Only lines holding the string "body" are wanted; copy each one from the material.

Begin

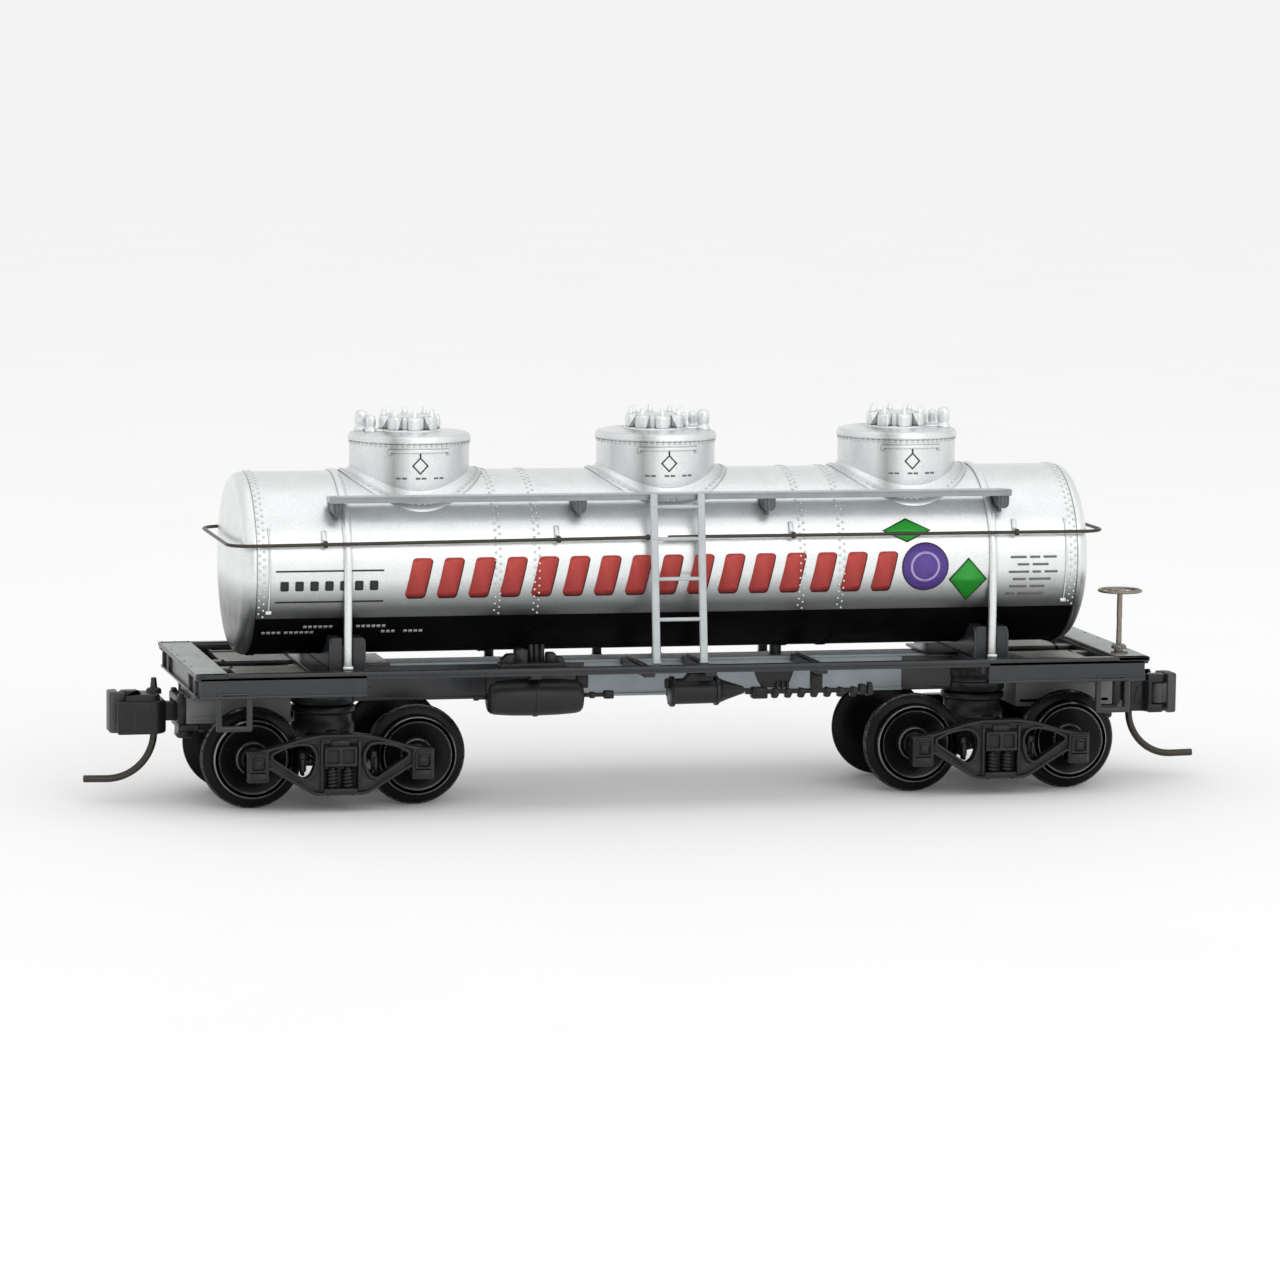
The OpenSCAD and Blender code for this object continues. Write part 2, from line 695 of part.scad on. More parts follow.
// The pull rod and its lever from the cylinder towards the brake end, with a row of links.
module brake_rigging() {
    rod_z = 7.10;
    rod_r = 0.17;
    links = 7;
    link_pitch = 0.90;
    link_x = 6.60;
    color([0.10, 0.10, 0.11]) {
        bar_x(cylinder_x + 3.5, 13.5, rod_r, brake_y, rod_z + 0.2);
        for (i = [0 : links - 1])
            box([link_x + i * link_pitch, brake_y - 0.28, rod_z - 0.22],
                [link_x + i * link_pitch + 0.5, brake_y + 0.28, rod_z + 0.45]);
        box([5.2, brake_y - 0.4, rod_z - 0.25], [6.2, brake_y + 0.4, rod_z + 0.55]);
        box([9.25, brake_y - 0.25, rod_z], [10.05, brake_y + 0.25, crossbearer_z]);
        box([13.1, brake_y - 0.3, rod_z - 0.2], [13.6, brake_y + 0.3, rod_z + 0.6]);
    }
}

// ---- trucks ----

// Outline of one side frame, middle at the kingpin.
module side_frame_outline() {
    for (flip = [0, 1]) mirror([flip, 0, 0]) polygon([
        [-eps, 1.15], [1.62, 1.15], [4.72, 3.02], [4.72, 2.10], [6.16, 2.10], [6.16, 4.05],
        [4.70, 4.28], [2.35, 4.96], [1.30, 5.13], [-eps, 5.13]]);
}

module side_frame_windows() {
    for (flip = [0, 1]) mirror([flip, 0, 0]) polygon([
        [4.45, 3.62], [4.50, 3.86], [3.60, 4.32], [2.60, 4.50], [1.95, 4.42], [1.62, 3.90],
        [1.66, 3.10], [1.95, 2.45], [2.35, 2.22]]);
}

module side_frame() {
    mid = (side_frame_in + side_frame_out) / 2;
    difference() {
        union() {
            slab_xz(side_frame_in, side_frame_out - 0.22) difference() {
                side_frame_outline();
                side_frame_windows();
            }
            slab_xz(mid, side_frame_out) difference() {
                side_frame_outline();
                side_frame_windows();
                for (flip = [0, 1]) mirror([flip, 0, 0]) translate([1.32, 1.62]) square([0.12, 2.9]);
            }
            box([-1.05, side_frame_out - 0.2, 3.07], [1.05, side_frame_out + 0.12, 4.37]);
            for (x = [-half_wheelbase, half_wheelbase]) {
                box([x - 0.72, side_frame_in, 2.10], [x + 0.72, axle_box_out - 0.12, 4.10]);
                box([x - 0.55, side_frame_in, 2.75], [x + 0.55, axle_box_out, 3.95]);
            }
        }
        box([-1.12, mid, 1.58], [1.12, side_frame_out + 1, 3.02]);
        for (x = [-half_wheelbase, half_wheelbase])
            bar_y(side_frame_in - 1, journal_end + 0.10, journal_r + running_gap, x, axle_z);
    }
    for (x = [-0.52, 0.52])
        bar_z(1.57, 3.03, 0.42, x, side_frame_out - 0.42);
    // Brake shoes, beside the treads and clear of the flanges.
    for (flip = [0, 1]) mirror([flip, 0, 0])
        box([2.12, 4.50, 2.60], [2.58, side_frame_in + eps, 3.90]);
}

module truck_frame(end) {
    half_x = 1.50;
    half_y = side_frame_in + eps;
    color([0.10, 0.10, 0.11]) at_end(end) translate([truck_x, 0, 0]) difference() {
        union() {
            side_frame();
            mirror([0, 1, 0]) side_frame();
            box([-half_x, -half_y, truck_bolster_z], [half_x, half_y, truck_bolster_top]);
            bar_z(truck_bolster_top - eps, centre_plate_z - running_gap, truck_column_r);
            for (x = [-1.75, 1.75])
                box([x - 0.2, -half_y, 3.05], [x + 0.2, half_y, 3.45]);
        }
        bar_z(truck_bolster_z - 1, centre_plate_z + 1, kingpin_r + running_gap);
    }
}

module axle(n) {
    half = [[0, wheel_back, axle_r], [wheel_back, wheel_back + wheel_w + 0.02, wheel_seat_r],
        [wheel_back + wheel_w, journal_end - 0.2, journal_r]];
    color([0.25, 0.25, 0.26]) translate([axle_x[n - 1], 0, axle_z]) for (side = [0, 1]) mirror([0, side, 0]) {
        for (s = half) bar_y(s[0], s[1], s[2]);
        translate([0, journal_end - 0.2, 0]) rotate([-90, 0, 0]) cylinder(r1 = journal_r, r2 = 0.08, h = 0.2);
    }
}

module wheel() {
    rim_in = 2.14;
    plate = 0.70;
    hub_r = 0.95;
    rotate([-90, 0, 0]) rotate_extrude() polygon([
        [wheel_seat_r, 0], [flange_r - 0.12, 0], [flange_r, 0.14], [flange_r, 0.28], [flange_r - 0.16, 0.43],
        [tread_r + 0.06, 0.55], [tread_r - 0.03, wheel_w - 0.08], [tread_r - 0.11, wheel_w],
        [rim_in, wheel_w], [rim_in - 0.12, plate + 0.1], [hub_r + 0.1, plate], [hub_r, wheel_w - 0.1],
        [wheel_seat_r, wheel_w - 0.1]]);
}

module wheel_pair(n) {
    color([0.12, 0.12, 0.13]) translate([axle_x[n - 1], 0, axle_z]) for (side = [0, 1])
        mirror([0, side, 0]) translate([0, wheel_back, 0]) wheel();
}

// ---- couplers ----
// Drawn from the pivot, with +X outwards and +Y to the guard arm's side.

module coupler_head(end) {
    slot_low = head_low + ear_t;
    slot_high = head_high - ear_t;
    color([0.10, 0.10, 0.11]) at_end(end) translate([coupler_pivot_x, 0, 0]) difference() {
        union() {
            bar_z(coupler_z - shank_half_h, coupler_z + shank_half_h, 1.05);
            box([0, -shank_half_w, coupler_z - shank_half_h], [4.2, shank_half_w, coupler_z + shank_half_h]);
            intersection() {
                union() {
                    translate([0, 0, head_low]) linear_extrude(head_high - head_low) polygon([
                        [4.0, -0.9], [5.35, -0.9], [5.6, -1.55], [5.9, -1.55], [5.9, 1.1],
                        [6.6, 1.15], [7.3, 1.3], [7.3, 1.6], [4.6, 1.6], [4.0, 0.9]]);
                    box([knuckle_u - 0.6, knuckle_v - knuckle_hub_r, head_low],
                        [knuckle_u, knuckle_v + knuckle_hub_r, head_high]);
                    bar_z(head_low, head_high, knuckle_hub_r, knuckle_u, knuckle_v);
                }
                slab_xz(-3, 3) polygon([
                    [3.5, head_low + 0.2], [4.3, head_low], [7.6, head_low],
                    [7.6, head_high - 0.75], [6.9, head_high], [4.6, head_high], [3.5, head_high - 0.7]]);
            }
        }
        bar_z(0, 12, post_r + running_gap, 0, 0);
        box([1.25, -0.28, 0], [3.05, 0.28, 12]);
        bar_z(slot_low, slot_high, knuckle_hub_r + 0.12, knuckle_u, knuckle_v);
        box([knuckle_u - 0.1, knuckle_v - 0.7, slot_low], [knuckle_u + 1, knuckle_v + 0.7, slot_high]);
        bar_z(0, 12, knuckle_pin_r, knuckle_u, knuckle_v);
        bar_z(0, 12, trip_pin_r, trip_pin_u, 0);
    }
}

// The knuckle: a hub between the head's ears, a neck, and the full-height pulling block.
module knuckle(end) {
    low = head_low + ear_t + 0.05;
    high = head_high - ear_t - 0.05;
    block_u = knuckle_u + 0.62;
    color([0.26, 0.26, 0.27]) at_end(end) translate([coupler_pivot_x, 0, 0]) difference() {
        union() {
            bar_z(low, high, knuckle_hub_r, knuckle_u, knuckle_v);
            box([knuckle_u, knuckle_v - 0.35, low], [block_u + 0.1, knuckle_v + 0.35, high]);
            translate([0, 0, head_low - 0.04]) linear_extrude(head_high - head_low + 0.08) polygon([
                [block_u, knuckle_v - 0.5], [pull_u, knuckle_v - 0.35], [pull_u, 0.05], [pull_u - 0.25, 0.25],
                [block_u - 0.35, 0.25], [block_u - 0.35, -0.1], [block_u, -0.25]]);
        }
        bar_z(0, 12, knuckle_pin_r + 0.04, knuckle_u, knuckle_v);
    }
}

module knuckle_pin(end) {
    color([0.35, 0.35, 0.36]) at_end(end)
        bar_z(head_low + 0.05, head_high - 0.05, knuckle_pin_r, coupler_pivot_x + knuckle_u, knuckle_v);
}

// The coil that keeps the coupler pushed out, in the shank's slot, as the sleeve that its turns fill.
module coupler_spring(end) {
    color([0.70, 0.70, 0.72]) at_end(end) translate([coupler_pivot_x, 0, 0]) difference() {
        bar_x(1.30, 3.00, 0.25, 0, coupler_z);
        bar_x(1.00, 3.30, 0.13, 0, coupler_z);
    }
}

// Stands through the head and curves outwards just above the rails: a round wire swept along its rings.
module trip_pin(end) {
    sides = 12;
    last = len(trip_pin_rings) - 1;
    points = [for (ring = trip_pin_rings, i = [0 : sides - 1]) let (t = 360 * i / sides, r = trip_pin_r) [
        ring[0] + r * cos(t) * cos(ring[2]), r * sin(t), ring[1] + r * cos(t) * sin(ring[2])]];
    walls = [for (k = [0 : last - 1], i = [0 : sides - 1]) let (j = (i + 1) % sides)
        [k * sides + i, k * sides + j, (k + 1) * sides + j, (k + 1) * sides + i]];
    caps = [[for (i = [sides - 1 : -1 : 0]) i], [for (i = [0 : sides - 1]) last * sides + i]];
    color([0.16, 0.16, 0.16]) at_end(end) translate([coupler_pivot_x + trip_pin_u, 0, 0])
        polyhedron(points, concat(walls, caps));
}

underframe();
centre_sill();
stirrup_steps();
coupler_pocket(end_a);  // coupler_pocket_a
coupler_pocket(end_b);  // coupler_pocket_b
pocket_lid(end_a);  // pocket_lid_a
pocket_lid(end_b);  // pocket_lid_b
pocket_screws();
kingpin(end_a);  // kingpin_a
kingpin(end_b);  // kingpin_b
tank_saddle(end_a);  // tank_saddle_a
tank_saddle(end_b);  // tank_saddle_b
tank_barrel();
tank_head(end_a);  // tank_head_a
tank_head(end_b);  // tank_head_b
tank_weight();
tank_screws();
dome(-dome_x);  // dome_a
dome(0);  // dome_mid
dome(dome_x);  // dome_b
dome_fittings(-dome_x, 180);  // dome_fittings_a
dome_fittings(0, 0);  // dome_fittings_mid
dome_fittings(dome_x, 0);  // dome_fittings_b
tank_band(end_a);  // tank_band_a
tank_band(end_b);  // tank_band_b
walkway(near);  // walkway_near
walkway(far);  // walkway_far
walkway_brackets();
ladder(near);  // ladder_near
ladder(far);  // ladder_far
handrail(end_a);  // handrail_a
handrail(end_b);  // handrail_b
handrail_stanchions();
brake_staff();
brake_wheel();
air_reservoir();
brake_cylinder();
brake_valve();
brake_rigging();
truck_frame(end_a);  // truck_frame_a
truck_frame(end_b);  // truck_frame_b
axle(1);  // axle_1
axle(2);  // axle_2
axle(3);  // axle_3
axle(4);  // axle_4
wheel_pair(1);  // wheel_pair_1
wheel_pair(2);  // wheel_pair_2
wheel_pair(3);  // wheel_pair_3
wheel_pair(4);  // wheel_pair_4
coupler_head(end_a);  // coupler_head_a
coupler_head(end_b);  // coupler_head_b
coupler_spring(end_a);  // coupler_spring_a
coupler_spring(end_b);  // coupler_spring_b
trip_pin(end_a);  // trip_pin_a
trip_pin(end_b);  // trip_pin_b
knuckle(end_a);  // knuckle_a
knuckle(end_b);  // knuckle_b
knuckle_pin(end_a);  // knuckle_pin_a
knuckle_pin(end_b);  // knuckle_pin_b
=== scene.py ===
import json
import math
from itertools import product

import bmesh
import bpy
from mathutils import Matrix, Vector
from mathutils.geometry import tessellate_polygon

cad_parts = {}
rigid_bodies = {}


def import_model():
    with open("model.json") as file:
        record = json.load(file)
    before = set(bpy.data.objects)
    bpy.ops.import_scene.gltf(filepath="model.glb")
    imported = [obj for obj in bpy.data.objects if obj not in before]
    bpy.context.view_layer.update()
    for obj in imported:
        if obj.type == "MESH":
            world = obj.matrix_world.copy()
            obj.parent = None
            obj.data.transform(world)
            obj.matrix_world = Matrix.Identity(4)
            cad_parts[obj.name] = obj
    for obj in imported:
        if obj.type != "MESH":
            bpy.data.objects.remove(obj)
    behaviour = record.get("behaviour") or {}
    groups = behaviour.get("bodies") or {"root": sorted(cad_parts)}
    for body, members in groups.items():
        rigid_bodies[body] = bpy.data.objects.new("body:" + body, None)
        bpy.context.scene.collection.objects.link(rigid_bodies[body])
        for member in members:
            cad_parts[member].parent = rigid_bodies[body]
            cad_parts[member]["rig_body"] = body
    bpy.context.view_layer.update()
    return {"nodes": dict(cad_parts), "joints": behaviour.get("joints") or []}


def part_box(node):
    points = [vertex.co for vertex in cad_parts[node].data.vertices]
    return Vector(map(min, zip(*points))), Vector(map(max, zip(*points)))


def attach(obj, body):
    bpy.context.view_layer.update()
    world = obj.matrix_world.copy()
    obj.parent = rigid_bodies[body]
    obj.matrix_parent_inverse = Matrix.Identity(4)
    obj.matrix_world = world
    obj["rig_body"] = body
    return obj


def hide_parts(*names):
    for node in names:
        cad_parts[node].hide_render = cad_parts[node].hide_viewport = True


# The look of a three-dome tank wagon, 1:160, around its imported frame.
# Sizes are millimetres, and make() turns them into metres. Only the floor's own size is in metres.

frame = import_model()

MM = 0.001
TURN = {"a": Matrix.Rotation(math.pi, 4, "Z"), "b": Matrix()}
ENDS = ("a", "b")
BOTH = (-1, 1)


def span(node):
    """Lowest and highest corner of a CAD node, in millimetres."""
    low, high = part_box(node)
    return low / MM, high / MM


def middle(node):
    low, high = span(node)
    return (low + high) / 2


# ---------------------------------------------------------------- sizes from the frame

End

*TASK SOLUTION*.
    for body, members in groups.items():
        rigid_bodies[body] = bpy.data.objects.new("body:" + body, None)
        bpy.context.scene.collection.objects.link(rigid_bodies[body])
            cad_parts[member].parent = rigid_bodies[body]
            cad_parts[member]["rig_body"] = body
def attach(obj, body):
    obj.parent = rigid_bodies[body]
    obj["rig_body"] = body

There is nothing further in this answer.